A new special report by Inman News reporter Andrea Brambila, “10 Prime Real Estate Markets for First-Time Buyers,” identifies the 10 metro markets with the greatest share of first-time homebuyers relying on mortgages backed by the Federal Housing Administration (FHA) in 2011.
As might be expected, the markets were more affordable than average — eight out of 10 boasted median sales prices that were less than the national median of $162,000 during the first quarter of 2012.
Click here to view the list and a market snapshot of each metro area.
Included at number 9 is this report on the Atlanta-Sandy Springs-Marietta, Ga., market.
The Atlanta metro area’s median sales price peaked in third-quarter 2006 at $186,000. As of the first quarter, the median was down 34.4 percent, to $122,000, considerably lower than the national median.
“I think for the greater Atlanta area, the downturn was a market correction that needed to happen,” said Stacy Carter, a real estate professional in Roswell, Ga.
“Home prices were escalating at an unhealthy and unsustainable rate while at the same time, builders were building new homes from the $400,000s and up, leaving a huge gap in the $150,000 to $250,000 price point for new homes.
“As a result, property values have adjusted and homebuilders are now focusing on the starter-home neighborhoods again.”
At that $122,000 price, some 85 percent of the metro’s homes were affordable to families earning the area’s median income of $69,300. The Atlanta metro had a jobless rate of 8.7 percent in March, just above the national rate, but its job market is expected to grow 2.1 percent between fourth-quarter 2011 and fourth-quarter 2012 — faster than jobs are expected to increase nationwide.
The area’s foreclosure rate was considerably higher than the national rate in the first quarter: 1 in 90 housing units received a foreclosure filing. Four in 10 homes sold were distressed in the fourth quarter.
“In spite of the difficult economic conditions for some, others are reaching the natural progression in their lives where buying a home is the next step,” Carter said.
“Buying conditions are more favorable than ever and the first-time homebuyers are reaping the benefits.”
“We’ve definitely seen an increase in the volume of transactions this year over last and I anticipate the momentum to continue to move in the right direction. As long as interest rates stay low, the first-time-homebuyer demand will remain at higher levels,” Carter said.
First-time buyers with FHA loans accounted for 27 percent of overall home sales in the Atlanta metro area in 2011; FHA buyers overall accounted for nearly 35 percent of sales.
“The reason a lot of borrowers choose to use FHA is it has some flexibility. It tends to be a little more accessible for certain groups of buyers. For example, someone who doesn’t have a traditional credit profile, (such as) someone who doesn’t have a lot of credit cards and pays cash a lot,” Goldie said.
Sally Hamby, a senior mortgage banker at Fidelity Bank Mortgage in Marietta, said about 85 percent or more of her first-time buyers choose FHA loans.
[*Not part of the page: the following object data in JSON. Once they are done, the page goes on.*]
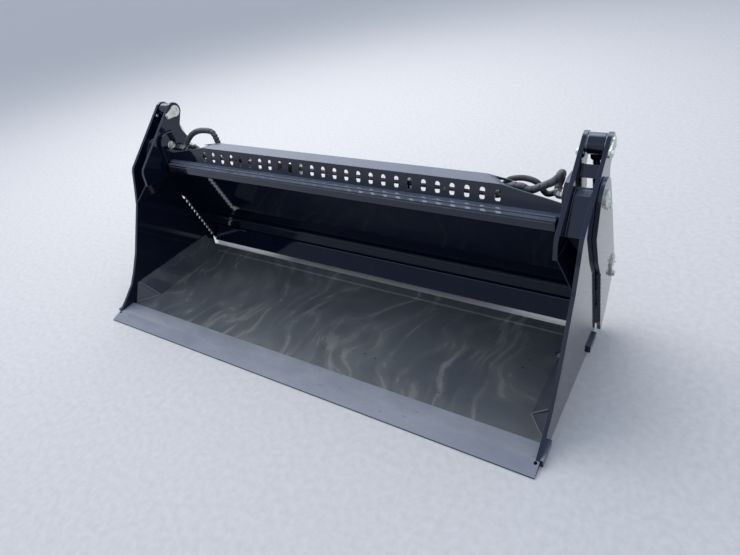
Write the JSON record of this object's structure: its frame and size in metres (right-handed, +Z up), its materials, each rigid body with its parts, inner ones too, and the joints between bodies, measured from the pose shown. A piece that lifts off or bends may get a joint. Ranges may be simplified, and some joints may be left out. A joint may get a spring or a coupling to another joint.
{
  "type": "four-in-one bucket",
  "caption": "Skid steer clamshell bucket: moldboard with quick-attach plate, and a clam with floor and toothed ends opened by a hydraulic cylinder at each end.",
  "frame": {"origin": "on the underside of the clam's floor, straight below the clam hinge and midway along the bucket", "axes": "+X along the cutting edge, from left to right as seen from in front; +Y to the rear, towards the machine; +Z up"},
  "size_m": [1.8808, 0.841, 0.74],
  "materials": {
    "black_paint": "satin black",
    "worn_floor": "dusty worn black",
    "edge_steel": "semi-gloss black",
    "zinc": "zinc plated",
    "steel": "machined",
    "chrome": "polished",
    "rubber": "matte"
  },
  "bodies": {
    "moldboard_frame": {"moldboard": "black_paint", "dozer_edge": "black_paint", "lip_bar": "black_paint", "top_guard": "black_paint", "ear_plate_l": "black_paint", "ear_plate_r": "black_paint", "end_plate_l": "black_paint", "end_plate_r": "black_paint", "hinge_pin_l": "zinc", "hinge_pin_r": "zinc", "thrust_washers": "steel", "base_pin_l": "zinc", "base_pin_r": "zinc", "base_spacers": "steel", "mount_plate": "black_paint", "mount_ribs": "black_paint", "port_block": "zinc", "block_bracket": "black_paint", "steel_lines": "steel", "line_clamps": "black_paint", "ear_fittings": "zinc", "hose_l": "rubber", "hose_r": "rubber", "wrapped_hose_l": "rubber", "wrapped_hose_r": "rubber", "keeper_bolts": "zinc", "grease_nipples": "zinc"},
    "clam": {"clam_floor": "worn_floor", "cutting_edge": "edge_steel", "heel_bar": "worn_floor", "side_plate_l": "black_paint", "side_plate_r": "black_paint", "arm_plate_l": "black_paint", "arm_plate_r": "black_paint", "arm_cover_l": "black_paint", "arm_cover_r": "black_paint", "arm_web_l": "black_paint", "arm_web_r": "black_paint", "arm_spacer_l": "black_paint", "arm_spacer_r": "black_paint", "hinge_tube_l": "black_paint", "hinge_tube_r": "black_paint", "corner_plate_l": "worn_floor", "corner_plate_r": "worn_floor", "corner_cap_l": "worn_floor", "corner_cap_r": "worn_floor", "wear_lugs": "black_paint", "top_pin_l": "zinc", "top_pin_r": "zinc", "top_keeper_bolts": "zinc", "spacer_rings": "steel"},
    "barrel_left": {"barrel_l": "black_paint", "gland_l": "black_paint"},
    "barrel_right": {"barrel_r": "black_paint", "gland_r": "black_paint"},
    "rod_left": {"rod_l": "chrome", "rod_eye_l": "black_paint"},
    "rod_right": {"rod_r": "chrome", "rod_eye_r": "black_paint"}
  },
  "joints": [
    {"name": "clam_hinge", "type": "hinge", "parent": "moldboard_frame", "child": "clam", "pos_m": [0, 0, 0.59], "axis": [-1, 0, 0], "range_deg": [-1.2, 52]},
    {"name": "barrel_swing_left", "type": "hinge", "parent": "moldboard_frame", "child": "barrel_left", "pos_m": [-0.8764, 0.208, 0.252], "axis": [-1, 0, 0], "range_deg": [-0.3, 7]},
    {"name": "barrel_swing_right", "type": "hinge", "parent": "moldboard_frame", "child": "barrel_right", "pos_m": [0.8764, 0.208, 0.252], "axis": [-1, 0, 0], "range_deg": [-0.3, 7]},
    {"name": "rod_swing_left", "type": "hinge", "parent": "clam", "child": "rod_left", "pos_m": [-0.8764, 0.084, 0.706], "axis": [-1, 0, 0], "range_deg": [-47, 1.5]},
    {"name": "rod_swing_right", "type": "hinge", "parent": "clam", "child": "rod_right", "pos_m": [0.8764, 0.084, 0.706], "axis": [-1, 0, 0], "range_deg": [-47, 1.5]}
  ],
  "couplings": [
    {"joint": "barrel_swing_left", "follows": "clam_hinge", "ratio": 0.11137},
    {"joint": "barrel_swing_right", "follows": "clam_hinge", "ratio": 0.11137},
    {"joint": "rod_swing_left", "follows": "clam_hinge", "ratio": -0.88863},
    {"joint": "rod_swing_right", "follows": "clam_hinge", "ratio": -0.88863}
  ]
}
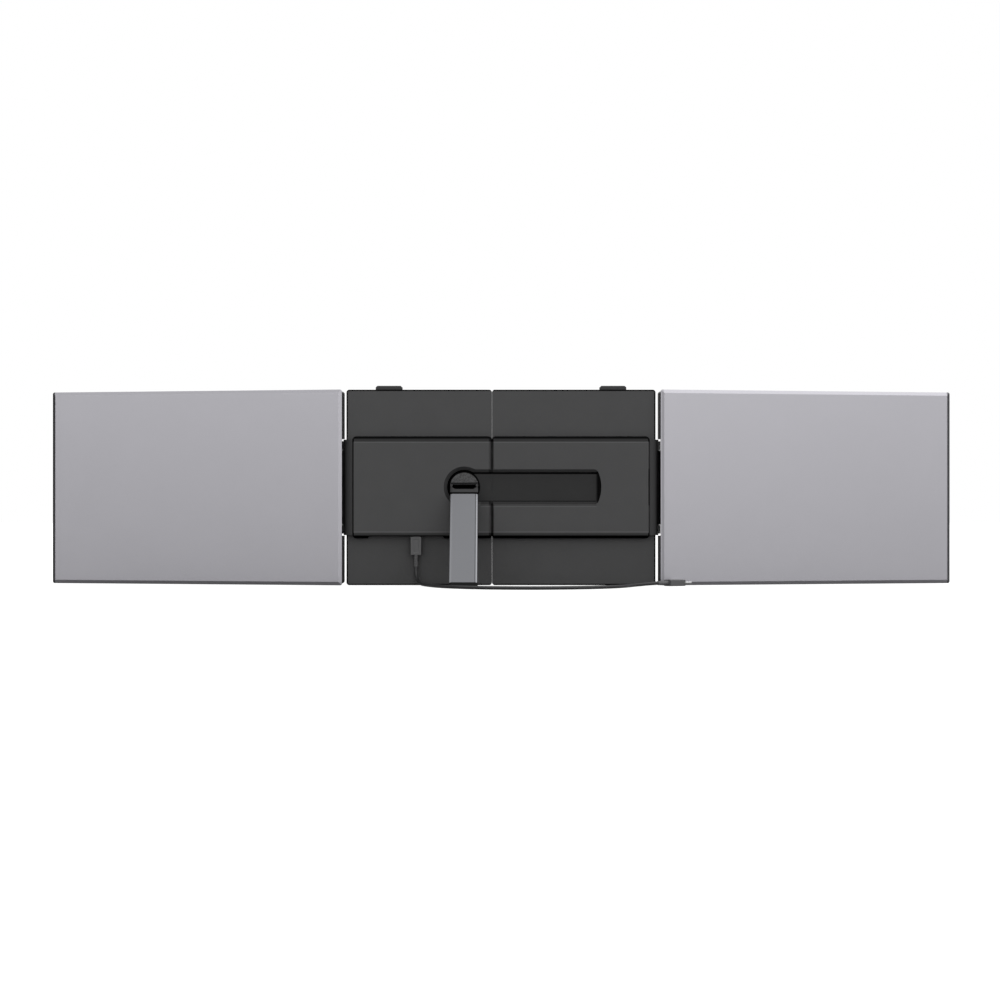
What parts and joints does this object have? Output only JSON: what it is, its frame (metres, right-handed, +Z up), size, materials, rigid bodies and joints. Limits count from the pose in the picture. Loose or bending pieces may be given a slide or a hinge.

“FHA was set up to make homebuying possible for … (imperfect) people. Just because you are not the CEO of Coke does not mean you are not capable of owning, maintaining and loving a home of your own,” Hamby said.
“FHA and VA have been the vehicles to make that ownership possible and it is alive and well in Atlanta.”
She anticipates there will be about the same share of first-time buyers with FHA loans this year, despite mortgage insurance premium increases.
“Although the federal government has attempted to slow down FHA with the extremely high fees, I do not see the percentage of FHA buyers (dropping) much,” she said.
“FHA will have to totally restructure itself and its underwriting guidelines to drive their potential borrowers away.”